I am quite often asked, in some form or another, “What can [STATE][LOCAL] government do to spur on an innovation-based economy in [SEATTLE][WASHINGTON]?”
Well, as I said on a panel at the Technology Alliance meeting in Leavenworth yesterday, the single biggest correlate to the strength of an innovative biotechnology industry in any geography is the quality of the major research institutions. The two heavyweight biotech hubs are Boston and the San Francisco Bay Area. No surprise there:
—in Boston, there are Harvard, MIT, Tufts, Boston University, and various smaller but world-renowned research institutes such as the Whitehead and the Broad; and,
—in the Bay Area, there are Stanford, UC Berkeley, and UC San Francisco.
Seattle and San Diego probably represent the next tier, with UW, the Hutch, Institute for Systems Biology, and others in Seattle, and UC San Diego, The Scripps Research Institute, Salk Institute, and others in San Diego.
If the quality of the major research institutions is the critical correlate, then anything that can be done to bolster the quality of that research would represent at least one highly fruitful way in which to improve Seattle’s competitiveness as a biotechnology center. One way to bolster research is to create additional funds for researchers already in place, and the state of Washington has already done that with the creation of the Life Sciences Discovery Fund. However, I would argue that an even better use of these or any funds brought to bear in this effort should be utilized instead to attract and endow chairs for “rockstar” researchers who have made their names elsewhere. Doing this is a highly-focused, high-profile activity that will have the ripple effect of bringing with them:
—already established quivers filled with grant funding;
—high-profile reputations, raising the profile and reputation of our research institutions (with many additional ripple effects like future recruitment of faculty and top students); and,
—top-notch students and post-docs.
Done right, this focused approach will do far more, with its continued “ripple-on-a-ripple” effect in the long term to solidify and bolster the productivity and profile of our research institutions than almost anything I have seen that is currently being done here or elsewhere.
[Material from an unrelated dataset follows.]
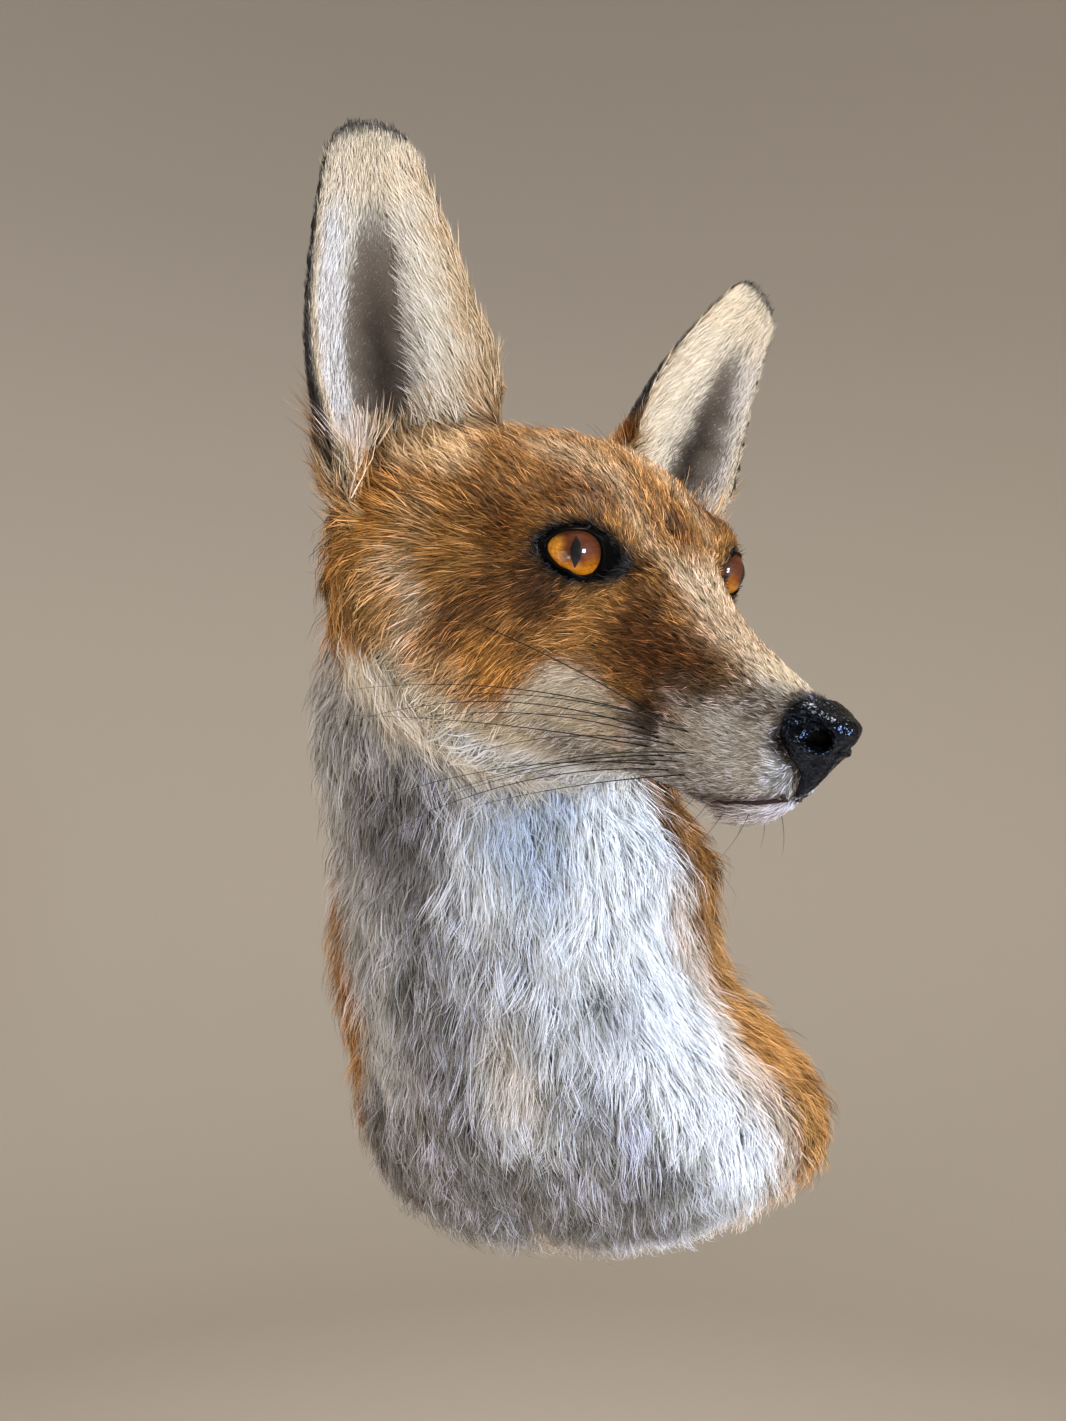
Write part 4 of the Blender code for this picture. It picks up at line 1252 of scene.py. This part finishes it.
# The nostril: a hole that opens forwards and out and runs back to a narrow tail. Each of its
# spots has a middle on the nose's left side, a radius and a depth.
NOSTRIL = [((76.4, 10.0, -27.2), 2.0, 1.8), ((78.5, 9.5, -27.3), 2.8, 3.2),
           ((80.9, 8.5, -28.1), 3.1, 4.2), ((82.6, 6.9, -29.3), 2.6, 3.8),
           ((83.8, 5.3, -30.7), 1.5, 2.1)]
NOSTRIL_WAY = (-0.55, -0.83, 0.0)
# The rounded wing that rims the nostril from below, the fold above it, and the slits between
# the wing and the front of the nose, each with how proud it stands and its breadth.
NOSE_LINES = [
    ([(75.0, 10.2, -31.0), (78.0, 9.4, -32.6), (81.0, 7.6, -33.2), (83.4, 5.2, -33.0)], 0.25, 1.3),
    ([(76.5, 9.6, -23.6), (79.5, 8.6, -23.4), (82.2, 6.6, -24.6)], 0.35, 1.2),
    ([(84.6, 3.8, -31.2), (83.0, 4.2, -34.0), (80.5, 4.6, -36.0)], -0.45, 0.6),
]
NOSE_TIP, UNDER_TIP = (-26, 1.5), (-32, -1.3)  # at the front: height, and how proud
NOSE_VOXEL, NOSE_ROUNDS = 0.34 * MM, 14
# the nostril's tone is painted shade inside the hole
NOSE_TONE, NOSTRIL_SHADE = (0.0015, 0.0015, 0.002), (0.0005, 0.0005, 0.0005)
PEBBLE_SCALE, PEBBLE_STRENGTH, PEBBLE_DEPTH = 1000, 0.9, 0.0006
# The black strap from the nose to the lips, a wedge: height, half its breadth, and its front.
STRAP = [(-32, 5.6, 82.6), (-35, 4.9, 82.2), (-38, 3.6, 80.9), (-41, 2.4, 79.2), (-44, 1.5, 77.0),
         (-46.4, 0.6, 74.9)]
STRAP_RINGS, STRAP_SIDES, STRAP_GROOVE = 28, 72, 0.7
LIP_ENDS, LIP_STEPS, LIP_SIDES, LIP_TONE = (19, 74), 40, 8, (0.020, 0.009, 0.008)
LIP_RADII = [(19, 0.25), (26, 0.7), (60, 0.8), (74, 0.7)]
# The heights of the rows of whiskers on a pad, and how thick they are at root and tip.
PAD_ROWS = (-38, -42, -46, -50)
PAD_RADII, BROW_RADII, CHIN_RADII = (0.22, 0.03), (0.14, 0.03), (0.10, 0.02)
WHISKER_SEED = 5


def nose_material():
    """Wet black leather in fine pebbles."""
    material = coat_material("nose_leather")
    cells = add_node(material, "TexVoronoi", {"Scale": PEBBLE_SCALE,
                                              "Vector": object_place(material)})
    cells.feature = "SMOOTH_F1"
    relief = add_node(material, "Bump", {"Strength": PEBBLE_STRENGTH, "Distance": PEBBLE_DEPTH,
                                         "Height": cells.outputs["Distance"]})
    relief.invert = True
    finish_shader(material, {"Normal": relief.outputs["Normal"]})
    return material


def make_nose():
    """The nose's leather, carved from its solid, and the strap below it."""
    points, triangles = mesh_arrays(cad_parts["nose"].data)
    points, triangles = mesh_arrays(
        remeshed("nose_form", points, triangles, NOSE_VOXEL, NOSE_ROUNDS))
    p = to_head(points)
    x, y, z = p.T
    normals, folded, leather = vertex_normals(p, triangles), one_sided(p), leather_share(p)
    swell = 0.35 * leather - 2.4 * (1 - leather)
    swell -= 1.6 * ease(-32.5, -36, z) * ease(79, 82, x)
    for line, proud, breadth in NOSE_LINES:
        swell += proud * bell(near_line(folded, line), breadth)
    for level, proud in (NOSE_TIP, UNDER_TIP):
        swell += proud * bell(z - level, 2.2) * ease(79, 84, x) * bell(y, 5.5)
    swell -= bell(y, 0.45) * ease(-27, -30, z) * ease(74, 77, x)
    way = unit(np.array(NOSTRIL_WAY))
    deep = np.zeros(len(p))
    for middle, radius, depth in NOSTRIL:
        rel = folded - np.array(middle)
        rel = rel - (rel @ way)[:, None] * way * 0.75
        deep = np.maximum(deep, depth * np.exp(-((rel ** 2).sum(1) / radius ** 2) ** 1.5))
    pebbles = 0.07 * waviness(p, 1.3, 21) + 0.05 * waviness(p, 0.8, 22)
    p = p + normals * ((swell + pebbles * leather) * (1 - ease(0.5, 2, deep)))[:, None]
    p[:, 0] += way[0] * deep
    p[:, 1] += way[1] * deep * np.sign(y)
    # painted shade, darker deep in the nostril
    tone = paint(np.tile(NOSE_TONE, (len(p), 1)), (NOSTRIL_SHADE, ease(0.8, 2.5, deep)))
    material = nose_material()
    add_piece("nose_leather", (from_head(p), triangles), tone, material, "nose_pad", "nose")
    heights = np.linspace(STRAP[0][0], STRAP[-1][0], STRAP_RINGS)
    reach = along(heights, [(level, half) for level, half, _ in STRAP])
    front = along(heights, [(level, most) for level, _, most in STRAP])
    line = np.stack([front - reach, 0 * heights, heights], 1)
    points, triangles = tube(line, reach, STRAP_SIDES)
    points[:, 0] -= STRAP_GROOVE * bell(points[:, 1], 0.5) * (points[:, 0] > 74)
    add_piece("philtrum", (from_head(points), triangles), BLACK * 0.2, material, "nose_pad")


def tube(line, radii, sides):
    """A tapered round tube along a line, as points and triangles."""
    line = np.asarray(line, float)
    ways = unit(np.gradient(line, axis=0))
    across = unit(np.cross(ways, (0.13, 0.21, 0.97)))  # square to the line
    other = np.cross(ways, across)
    rings = []
    for k in range(sides):
        angle = 2 * math.pi * k / sides
        rings.append(line + (across * math.cos(angle) + other * math.sin(angle))
                     * np.asarray(radii)[:, None])
    triangles = ring_faces(len(line), sides)
    last = (len(line) - 1) * sides
    for k in range(1, sides - 1):
        triangles += [(0, k + 1, k), (last, last + k, last + k + 1)]
    return np.stack(rings, 1).reshape(-1, 3), np.array(triangles)


def on_face(skin, x, z, side, out):
    """The point of the face's side at x, z of the head's axes, moved outwards a little."""
    start = Vector(from_head(((x, side * 60, z),))[0])
    hit = skin.tree.ray_cast(start, Vector(HEAD_ROTATION @ np.array((0, -side, 0))))[0]
    if hit is None:
        hit = skin.tree.find_nearest(Vector(from_head(((x, side * 5, z),))[0]))[0]
    return to_head(np.array(hit)[None])[0] + np.array((0, side * out, 0))


def make_lips(skin):
    """A thin dark edge of bare lip along the mouth, on both sides."""
    xs = np.linspace(*LIP_ENDS, LIP_STEPS)
    tubes = []
    for side in (1, -1):
        line = [on_face(skin, x, float(along(x, MOUTH_LINE)), side, -0.15) for x in xs]
        points, triangles = tube(line, along(xs, LIP_RADII), LIP_SIDES)
        tubes.append((from_head(points), triangles))
    add_piece("lips", joined(tubes), LIP_TONE, coat_material("lip_skin"), "coat")


def whisker(root, way, length, droop, radii, steps, sides=5):
    """A tapered hair that starts along a way and bends by its droop towards the tip."""
    s = np.linspace(0, 1, steps)[:, None]
    line = root + unit(np.array(way)) * length * s + np.array(droop) * s * s
    return tube(from_head(line), np.linspace(*radii, steps) * MM, sides)


def make_whiskers(skin):
    """Stiff black whiskers on both pads, a few over the eyes and finer ones at the chin."""
    dice = np.random.default_rng(WHISKER_SEED)
    tubes = []
    for side in (1, -1):
        for row, z in enumerate(PAD_ROWS):
            for k in range(4 - row // 2):
                x = 34 + 5.5 * k + 1.5 * row
                root = on_face(skin, x, z + dice.normal(0, 0.5), side, -0.5)
                length = 118 - 17 * k - 8 * row + dice.normal(0, 9)
                rise = 0.12 - 0.10 * row - 0.04 * k + dice.normal(0, 0.07)
                bend = np.array((-0.25, -side * 0.14, -0.50 + dice.normal(0, 0.20)))
                tubes.append(whisker(root, (-0.80, side * 0.55, rise), length,
                                     bend * length * 0.5, PAD_RADII, 16))
        for k in range(3):
            root = on_face(skin, -6 + 2 * k, 16 + k, side, -0.5)
            tubes.append(whisker(root, (-0.5, side * 0.5, 0.8 + 0.1 * k), 26, (-9, 0, -2),
                                 BROW_RADII, 10))
        for k in range(4):
            root = on_face(skin, 44 + 7 * k, -57 + k * 1.2, side, -0.5)
            tubes.append(whisker(root, (-0.25 + 0.15 * k, side * 0.4, -0.9), 15, (-4, 0, 0),
                                 CHIN_RADII, 8, 4))
    add_piece("whiskers", joined(tubes), BLACK, coat_material("whisker"), "coat")


# ---------------------------------------------------------------- board and hanger

GRAIN_STRETCH = (14, 160, 260)
WOOD_TONES = [(0.3, (0.38, 0.23, 0.11, 1)), (0.7, (0.62, 0.44, 0.26, 1))]
ZINC, WEAR_SCALE, WEAR_ROUGHNESS = (0.55, 0.55, 0.56, 1), 300, (0.25, 0.55)


def wood_material():
    material = new_material("plywood", 0.7, {})
    stretch = add_node(material, "Mapping", {"Vector": object_place(material),
                                             "Scale": GRAIN_STRETCH})
    grain = add_node(material, "TexNoise", {"Vector": stretch.outputs["Vector"], "Scale": 1.0,
                                            "Detail": 8})
    tint = add_node(material, "ValToRGB", {"Fac": grain.outputs["Fac"]})
    for stop, (position, colour) in zip(tint.color_ramp.elements, WOOD_TONES):
        stop.position = position
        stop.color = colour
    finish_shader(material, {"Base Color": tint.outputs["Color"]})
    return material


def metal_material():
    material = new_material("zinc_plate", 0.4, {"Base Color": ZINC, "Metallic": 1.0})
    wear = add_node(material, "TexNoise", {"Vector": object_place(material),
                                           "Scale": WEAR_SCALE})
    spread = add_node(material, "MapRange", {
        "Value": wear.outputs["Fac"], "To Min": WEAR_ROUGHNESS[0], "To Max": WEAR_ROUGHNESS[1]})
    finish_shader(material, {"Roughness": spread.outputs["Result"]})
    return material


def dress_board():
    for node, material in (("back_board", wood_material()), ("hanger", metal_material())):
        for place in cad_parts[node].material_slots:
            place.material = material


# ---------------------------------------------------------------- all together

HIDE_SHADE = 0.45  # how dark the hide is under its hair
SEEN_DEPTH, SEEN_LENGTH = 0.7, 0.6  # where most of a hair is seen, as shares of depth and length


def make_coat(skin):
    """How the hair grows all over the skin, and the piece of bare hide under it."""
    length, stand = blended(skin, skin.points, head_hair, body_hair, ear_hair).T
    flow = lie_of_coat(skin)
    out, on = skin.normals * skin.depth[:, None], flow * length[:, None]
    seen = skin.points + (out * SEEN_DEPTH + on * SEEN_LENGTH) * MM
    add_piece("skin", (skin.points, skin.triangles), coat_colours(skin, skin.points) * HIDE_SHADE,
              coat_material("hide"), "coat", *FLESH)
    print("skin:", len(skin.triangles), "triangles")
    return Coat(flow, coat_colours(skin, seen), length, stand, growth(skin))


def main():
    make_camera()
    make_lights()
    make_stage()
    skin = make_skin()
    coat = make_coat(skin)
    hair = coat_material("fur")
    at_ears = ease(0.25, 0.7, ear_front(to_head(skin.points)))
    tufts = coat._replace(growth=coat.growth * at_ears,
                          length=coat.length + EAR_TUFT_LENGTH * at_ears)
    for fur in FURS:
        add_fur(fur, skin, tufts if fur.name == "ear_tufts" else coat, hair)
    make_eyes()
    make_lids(skin)
    make_nose()
    make_lips(skin)
    make_whiskers(skin)
    dress_board()


main()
One fantastic, if not polarizing, example of this involves Lee Hood’s recruitment to the University of Washington. Without saying much about the who’s and where’s of the people and money behind recruiting a superstar of Lee’s stature from Caltech to start a new department of Molecular Biotechnology at the University of Washington in 1992, nobody can dispute the huge positive effect Lee’s presence has had on biotech in Seattle, reaching well beyond the entrepreneurs and scientists who trained under Lee at UW, the faculty that he played a part in recruiting, and the companies that he and those students and faculty have gone on to start.
If we the people of Washington want Seattle to be a sustainable and robust world center of biotechnology, then we need to let our state and local governments know that they should consider committing long-term funding (endowment) of prestigious chairs and professorships at our research institutions which those institutions can use to attract true impact-making superstars of basic life science research. A handful or two of such hires will go far further to cement and grow the innovation-based biotechnology industry here for decades to come.
[Editor’s note: this editorial is also running on the OVP blog.]